--- GIVEN MATERIAL ---
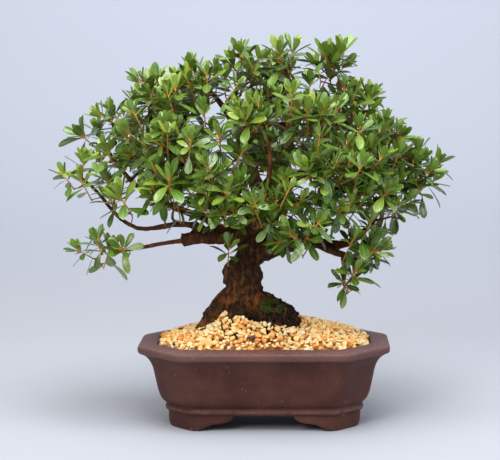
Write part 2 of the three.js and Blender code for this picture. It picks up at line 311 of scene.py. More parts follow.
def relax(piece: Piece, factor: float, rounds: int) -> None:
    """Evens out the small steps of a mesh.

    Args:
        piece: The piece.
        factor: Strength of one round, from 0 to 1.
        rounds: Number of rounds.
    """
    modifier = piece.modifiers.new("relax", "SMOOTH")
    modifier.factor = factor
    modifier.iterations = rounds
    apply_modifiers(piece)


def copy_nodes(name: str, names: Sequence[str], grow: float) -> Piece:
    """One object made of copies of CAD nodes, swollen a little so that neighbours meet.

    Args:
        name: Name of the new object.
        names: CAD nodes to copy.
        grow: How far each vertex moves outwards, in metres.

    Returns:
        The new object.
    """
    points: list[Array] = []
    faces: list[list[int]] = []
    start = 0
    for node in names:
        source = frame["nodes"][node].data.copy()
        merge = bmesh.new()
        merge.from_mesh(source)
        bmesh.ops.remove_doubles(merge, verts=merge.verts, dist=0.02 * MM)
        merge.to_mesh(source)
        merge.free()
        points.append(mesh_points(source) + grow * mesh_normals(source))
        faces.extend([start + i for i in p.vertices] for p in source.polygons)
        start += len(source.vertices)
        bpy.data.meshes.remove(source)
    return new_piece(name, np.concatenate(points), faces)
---
TASK DETAILS:
Please print the material above exactly as it appears, from its first line through the line containing "steps of a mesh.", inclusive, and stop there.

PROBLEM SOLUTION:
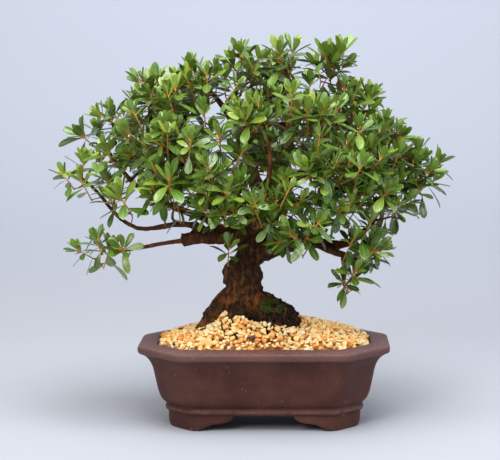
Write part 2 of the three.js and Blender code for this picture. It picks up at line 311 of scene.py. More parts follow.
def relax(piece: Piece, factor: float, rounds: int) -> None:
    """Evens out the small steps of a mesh.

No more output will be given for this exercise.